What is required
Tell me how many lines hold "JSON", please, using only the number.

++++ Given records ++++

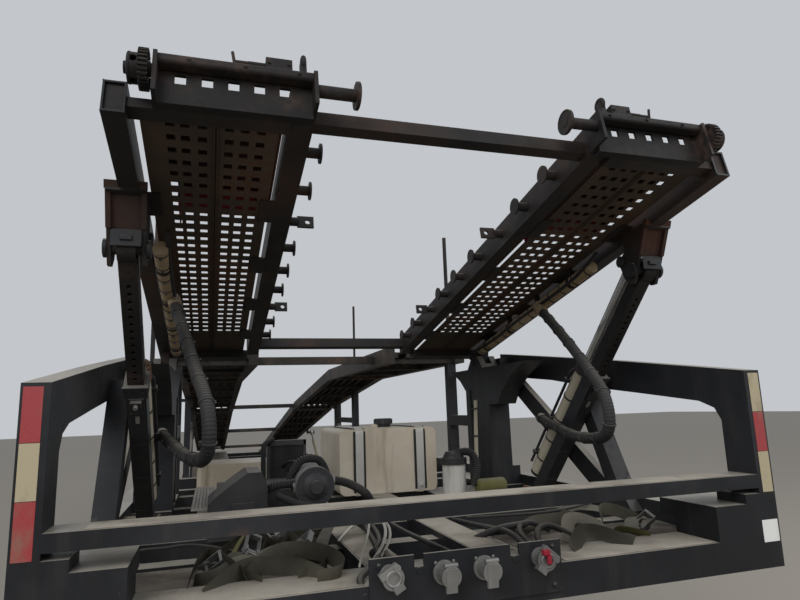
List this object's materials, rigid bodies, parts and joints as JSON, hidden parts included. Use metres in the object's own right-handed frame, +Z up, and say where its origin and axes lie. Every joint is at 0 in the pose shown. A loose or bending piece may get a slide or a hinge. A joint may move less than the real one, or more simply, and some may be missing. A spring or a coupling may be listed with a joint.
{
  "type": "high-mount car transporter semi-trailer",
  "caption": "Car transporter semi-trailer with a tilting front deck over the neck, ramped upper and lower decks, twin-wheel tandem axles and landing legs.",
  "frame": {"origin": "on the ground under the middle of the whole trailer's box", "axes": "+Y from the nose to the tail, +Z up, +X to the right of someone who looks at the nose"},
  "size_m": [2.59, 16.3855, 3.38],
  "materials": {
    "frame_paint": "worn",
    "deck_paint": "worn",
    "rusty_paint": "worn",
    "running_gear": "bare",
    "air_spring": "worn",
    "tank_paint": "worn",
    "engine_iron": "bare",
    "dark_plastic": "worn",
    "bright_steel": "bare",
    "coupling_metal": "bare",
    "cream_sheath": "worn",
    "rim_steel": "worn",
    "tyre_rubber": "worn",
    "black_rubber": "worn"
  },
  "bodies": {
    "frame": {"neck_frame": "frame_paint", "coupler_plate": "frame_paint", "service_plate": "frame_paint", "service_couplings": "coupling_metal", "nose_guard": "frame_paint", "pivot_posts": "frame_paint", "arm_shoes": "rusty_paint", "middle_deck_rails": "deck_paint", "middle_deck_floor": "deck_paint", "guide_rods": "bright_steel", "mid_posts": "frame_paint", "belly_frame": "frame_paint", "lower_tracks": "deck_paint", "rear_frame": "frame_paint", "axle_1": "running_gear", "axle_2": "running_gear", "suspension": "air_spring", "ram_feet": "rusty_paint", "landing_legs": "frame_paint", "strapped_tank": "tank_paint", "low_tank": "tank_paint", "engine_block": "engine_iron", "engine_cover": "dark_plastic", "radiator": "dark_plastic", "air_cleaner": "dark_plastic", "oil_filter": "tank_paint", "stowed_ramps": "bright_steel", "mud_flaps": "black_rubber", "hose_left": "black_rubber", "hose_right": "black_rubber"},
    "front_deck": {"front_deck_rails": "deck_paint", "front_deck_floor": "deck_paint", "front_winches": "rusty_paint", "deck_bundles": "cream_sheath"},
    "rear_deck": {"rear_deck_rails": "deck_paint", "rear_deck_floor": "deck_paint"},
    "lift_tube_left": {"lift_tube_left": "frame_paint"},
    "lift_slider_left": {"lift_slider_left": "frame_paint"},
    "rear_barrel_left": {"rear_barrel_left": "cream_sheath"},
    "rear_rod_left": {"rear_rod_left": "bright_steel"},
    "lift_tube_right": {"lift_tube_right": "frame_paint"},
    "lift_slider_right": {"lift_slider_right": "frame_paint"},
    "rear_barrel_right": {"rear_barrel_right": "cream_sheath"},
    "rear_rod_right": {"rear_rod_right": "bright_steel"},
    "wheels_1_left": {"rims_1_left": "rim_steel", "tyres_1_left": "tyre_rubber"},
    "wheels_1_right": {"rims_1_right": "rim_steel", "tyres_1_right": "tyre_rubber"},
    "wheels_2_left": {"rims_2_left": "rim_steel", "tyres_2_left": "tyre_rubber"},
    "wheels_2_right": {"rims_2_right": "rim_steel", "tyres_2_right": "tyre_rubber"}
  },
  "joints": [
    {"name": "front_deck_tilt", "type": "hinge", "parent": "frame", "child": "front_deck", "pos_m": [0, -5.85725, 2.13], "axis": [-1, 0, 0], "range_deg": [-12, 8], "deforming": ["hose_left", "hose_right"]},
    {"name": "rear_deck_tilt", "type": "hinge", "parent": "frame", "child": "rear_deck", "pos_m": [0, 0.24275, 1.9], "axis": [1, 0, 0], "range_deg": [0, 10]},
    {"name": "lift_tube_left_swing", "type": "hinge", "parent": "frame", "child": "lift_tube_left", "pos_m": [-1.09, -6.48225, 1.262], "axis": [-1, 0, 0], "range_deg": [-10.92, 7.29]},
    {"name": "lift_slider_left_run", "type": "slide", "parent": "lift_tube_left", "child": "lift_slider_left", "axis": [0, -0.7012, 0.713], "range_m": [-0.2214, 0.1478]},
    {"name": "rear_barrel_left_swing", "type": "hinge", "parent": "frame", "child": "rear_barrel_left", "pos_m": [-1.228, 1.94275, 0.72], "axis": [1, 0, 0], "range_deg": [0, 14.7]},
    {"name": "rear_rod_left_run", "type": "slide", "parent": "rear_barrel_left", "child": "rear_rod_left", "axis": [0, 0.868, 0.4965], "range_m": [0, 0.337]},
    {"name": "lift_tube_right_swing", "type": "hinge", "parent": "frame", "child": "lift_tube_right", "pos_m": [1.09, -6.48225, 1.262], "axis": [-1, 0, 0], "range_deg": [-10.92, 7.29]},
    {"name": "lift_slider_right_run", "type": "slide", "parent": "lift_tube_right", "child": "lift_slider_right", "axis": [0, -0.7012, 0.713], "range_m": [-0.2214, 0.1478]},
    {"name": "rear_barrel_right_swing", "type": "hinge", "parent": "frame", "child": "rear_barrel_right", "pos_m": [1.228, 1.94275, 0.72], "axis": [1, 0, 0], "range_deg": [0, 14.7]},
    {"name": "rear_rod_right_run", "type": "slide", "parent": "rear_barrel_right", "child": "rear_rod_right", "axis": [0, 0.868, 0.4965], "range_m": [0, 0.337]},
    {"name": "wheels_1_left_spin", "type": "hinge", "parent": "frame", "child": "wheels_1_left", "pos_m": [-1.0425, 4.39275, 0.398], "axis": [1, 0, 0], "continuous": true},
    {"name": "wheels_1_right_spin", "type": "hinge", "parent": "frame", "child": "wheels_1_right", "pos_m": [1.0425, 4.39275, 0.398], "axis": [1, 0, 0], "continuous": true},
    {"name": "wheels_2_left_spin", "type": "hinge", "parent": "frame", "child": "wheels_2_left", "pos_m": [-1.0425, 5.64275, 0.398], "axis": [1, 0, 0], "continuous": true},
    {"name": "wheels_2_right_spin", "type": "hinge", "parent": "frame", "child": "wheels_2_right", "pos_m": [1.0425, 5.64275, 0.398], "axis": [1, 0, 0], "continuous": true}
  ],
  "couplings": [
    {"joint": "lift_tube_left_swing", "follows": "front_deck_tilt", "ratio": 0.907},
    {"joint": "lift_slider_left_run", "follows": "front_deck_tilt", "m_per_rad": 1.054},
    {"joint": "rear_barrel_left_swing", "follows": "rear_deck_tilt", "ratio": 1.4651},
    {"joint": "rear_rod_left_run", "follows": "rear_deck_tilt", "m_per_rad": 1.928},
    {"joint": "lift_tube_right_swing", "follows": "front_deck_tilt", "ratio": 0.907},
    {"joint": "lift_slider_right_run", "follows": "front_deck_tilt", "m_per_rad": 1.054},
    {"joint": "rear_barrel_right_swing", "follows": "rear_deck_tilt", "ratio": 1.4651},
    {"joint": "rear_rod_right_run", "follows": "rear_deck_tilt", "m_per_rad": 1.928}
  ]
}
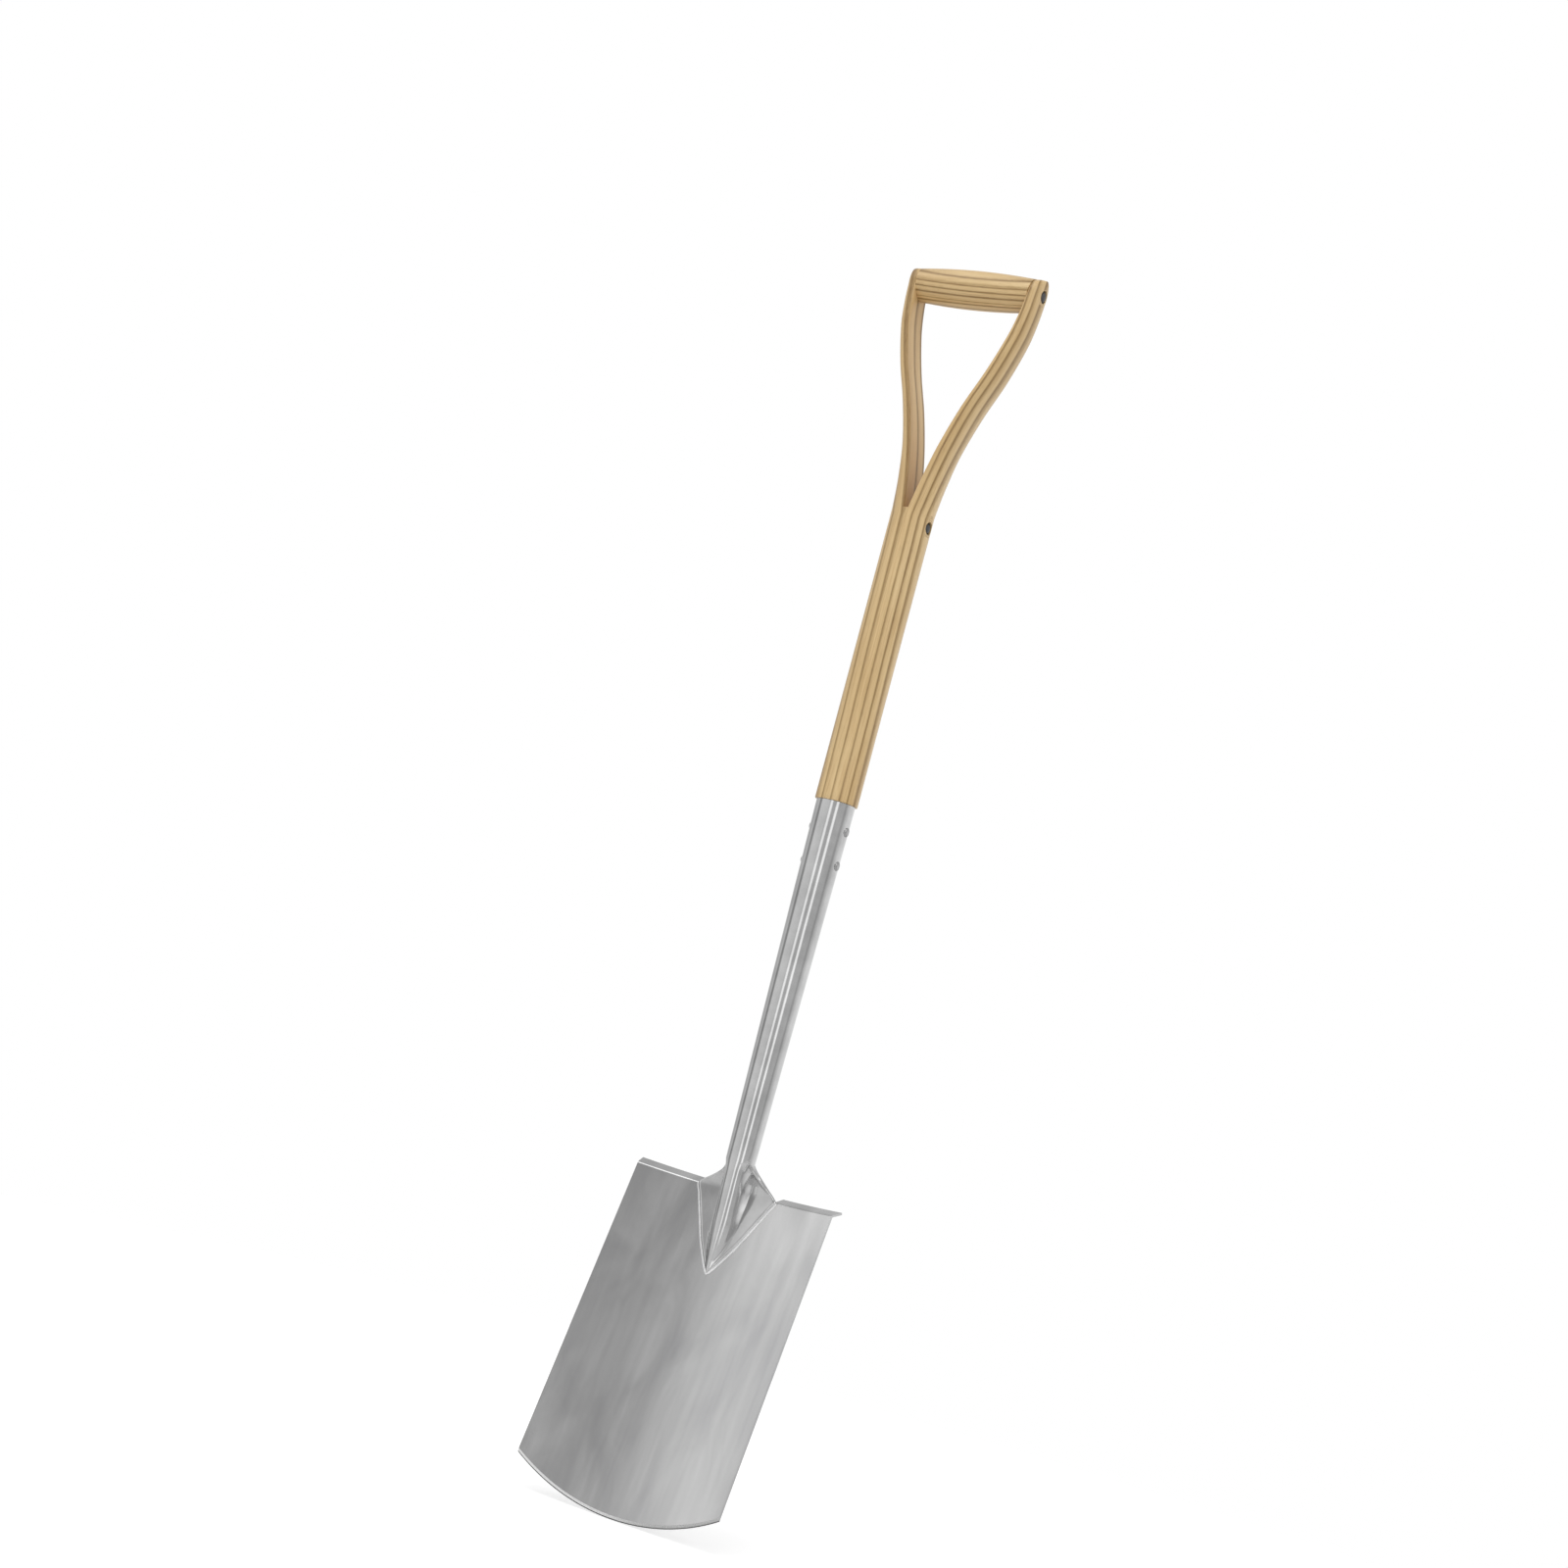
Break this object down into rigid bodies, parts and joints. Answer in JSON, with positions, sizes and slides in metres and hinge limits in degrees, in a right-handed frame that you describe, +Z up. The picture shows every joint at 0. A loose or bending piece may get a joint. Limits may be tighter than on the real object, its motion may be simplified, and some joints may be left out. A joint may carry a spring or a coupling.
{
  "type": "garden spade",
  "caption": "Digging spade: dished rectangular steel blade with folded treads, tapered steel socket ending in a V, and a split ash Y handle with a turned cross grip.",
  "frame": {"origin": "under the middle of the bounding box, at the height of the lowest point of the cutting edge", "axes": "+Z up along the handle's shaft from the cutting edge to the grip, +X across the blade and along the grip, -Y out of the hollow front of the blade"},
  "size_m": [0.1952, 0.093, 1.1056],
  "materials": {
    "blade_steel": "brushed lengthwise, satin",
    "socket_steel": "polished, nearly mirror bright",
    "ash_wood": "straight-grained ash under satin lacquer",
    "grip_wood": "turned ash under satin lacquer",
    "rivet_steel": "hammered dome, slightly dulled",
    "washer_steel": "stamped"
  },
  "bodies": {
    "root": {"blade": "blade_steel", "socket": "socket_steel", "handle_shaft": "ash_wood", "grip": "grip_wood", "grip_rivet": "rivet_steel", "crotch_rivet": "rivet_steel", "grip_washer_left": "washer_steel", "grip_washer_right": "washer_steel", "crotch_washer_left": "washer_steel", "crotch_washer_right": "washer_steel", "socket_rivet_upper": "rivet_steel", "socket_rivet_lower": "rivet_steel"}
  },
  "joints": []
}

++++

Exercise response
2